Your task is to copy a single run of lines that starts at the line with "Write part 2" and stops at the line with "return cut_all(fuse([outer, flange]).cut(hollow), holes)", keeping both ends. Copy nothing else.

[Records supplied]
'''
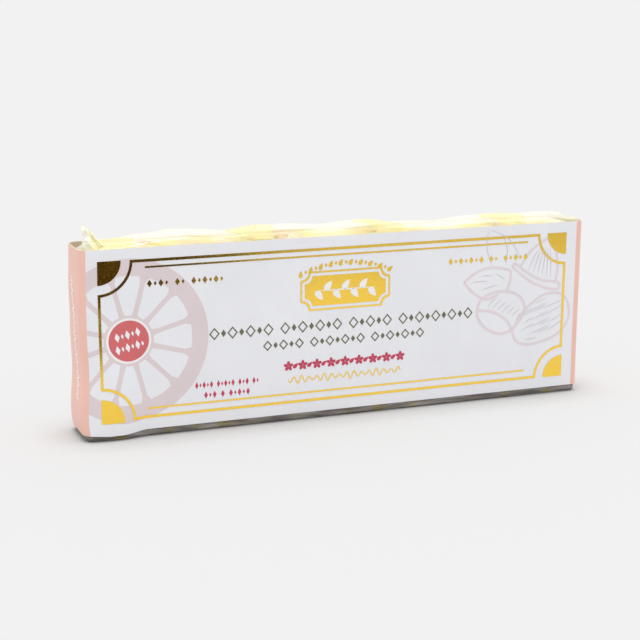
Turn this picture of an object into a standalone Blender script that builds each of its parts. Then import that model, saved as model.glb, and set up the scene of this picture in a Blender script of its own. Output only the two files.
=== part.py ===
'''
'''
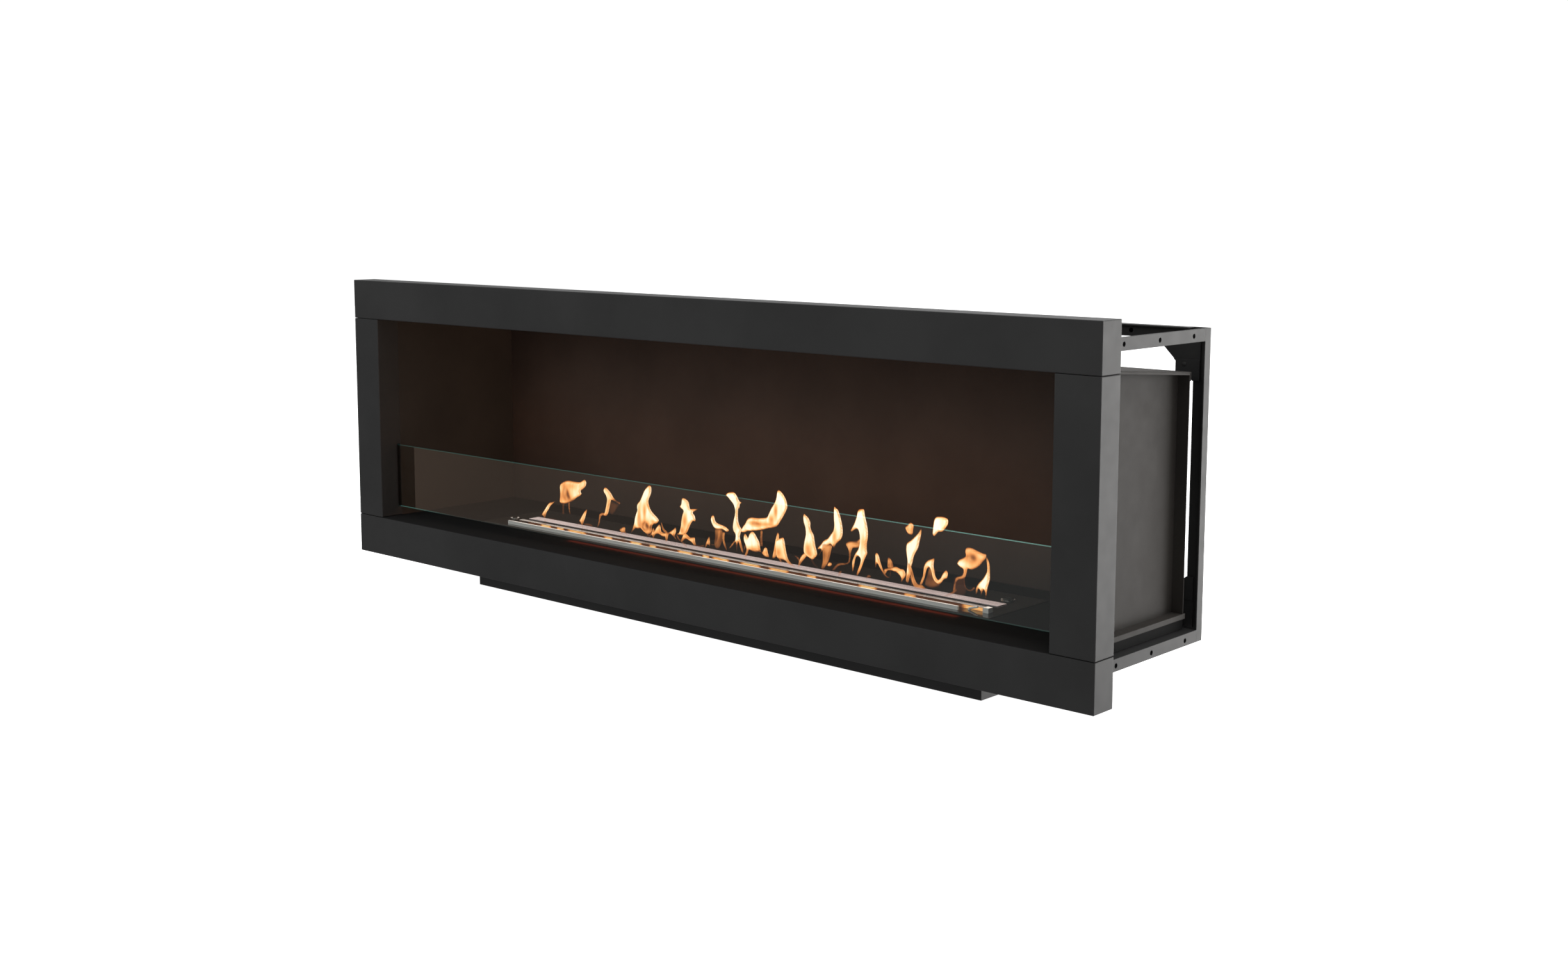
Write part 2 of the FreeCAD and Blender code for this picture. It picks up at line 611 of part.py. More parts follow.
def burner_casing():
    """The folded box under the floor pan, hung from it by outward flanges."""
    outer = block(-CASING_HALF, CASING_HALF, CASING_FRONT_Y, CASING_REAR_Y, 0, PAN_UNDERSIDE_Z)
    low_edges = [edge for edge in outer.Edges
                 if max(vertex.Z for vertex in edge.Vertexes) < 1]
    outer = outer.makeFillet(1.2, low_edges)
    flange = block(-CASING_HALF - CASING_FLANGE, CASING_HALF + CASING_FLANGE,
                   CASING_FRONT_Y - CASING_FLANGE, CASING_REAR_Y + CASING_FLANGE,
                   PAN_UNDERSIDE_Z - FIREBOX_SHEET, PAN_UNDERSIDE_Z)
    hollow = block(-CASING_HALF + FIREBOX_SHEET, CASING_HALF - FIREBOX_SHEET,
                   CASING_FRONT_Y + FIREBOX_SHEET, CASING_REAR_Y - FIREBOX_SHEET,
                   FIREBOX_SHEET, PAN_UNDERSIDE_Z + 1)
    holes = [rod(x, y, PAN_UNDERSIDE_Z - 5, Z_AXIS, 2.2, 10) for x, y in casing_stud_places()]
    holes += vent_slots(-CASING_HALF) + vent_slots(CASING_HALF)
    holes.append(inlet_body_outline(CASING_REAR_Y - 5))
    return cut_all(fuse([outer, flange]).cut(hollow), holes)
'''
[Finished task]
Write part 2 of the FreeCAD and Blender code for this picture. It picks up at line 611 of part.py. More parts follow.
def burner_casing():
    """The folded box under the floor pan, hung from it by outward flanges."""
    outer = block(-CASING_HALF, CASING_HALF, CASING_FRONT_Y, CASING_REAR_Y, 0, PAN_UNDERSIDE_Z)
    low_edges = [edge for edge in outer.Edges
                 if max(vertex.Z for vertex in edge.Vertexes) < 1]
    outer = outer.makeFillet(1.2, low_edges)
    flange = block(-CASING_HALF - CASING_FLANGE, CASING_HALF + CASING_FLANGE,
                   CASING_FRONT_Y - CASING_FLANGE, CASING_REAR_Y + CASING_FLANGE,
                   PAN_UNDERSIDE_Z - FIREBOX_SHEET, PAN_UNDERSIDE_Z)
    hollow = block(-CASING_HALF + FIREBOX_SHEET, CASING_HALF - FIREBOX_SHEET,
                   CASING_FRONT_Y + FIREBOX_SHEET, CASING_REAR_Y - FIREBOX_SHEET,
                   FIREBOX_SHEET, PAN_UNDERSIDE_Z + 1)
    holes = [rod(x, y, PAN_UNDERSIDE_Z - 5, Z_AXIS, 2.2, 10) for x, y in casing_stud_places()]
    holes += vent_slots(-CASING_HALF) + vent_slots(CASING_HALF)
    holes.append(inlet_body_outline(CASING_REAR_Y - 5))
    return cut_all(fuse([outer, flange]).cut(hollow), holes)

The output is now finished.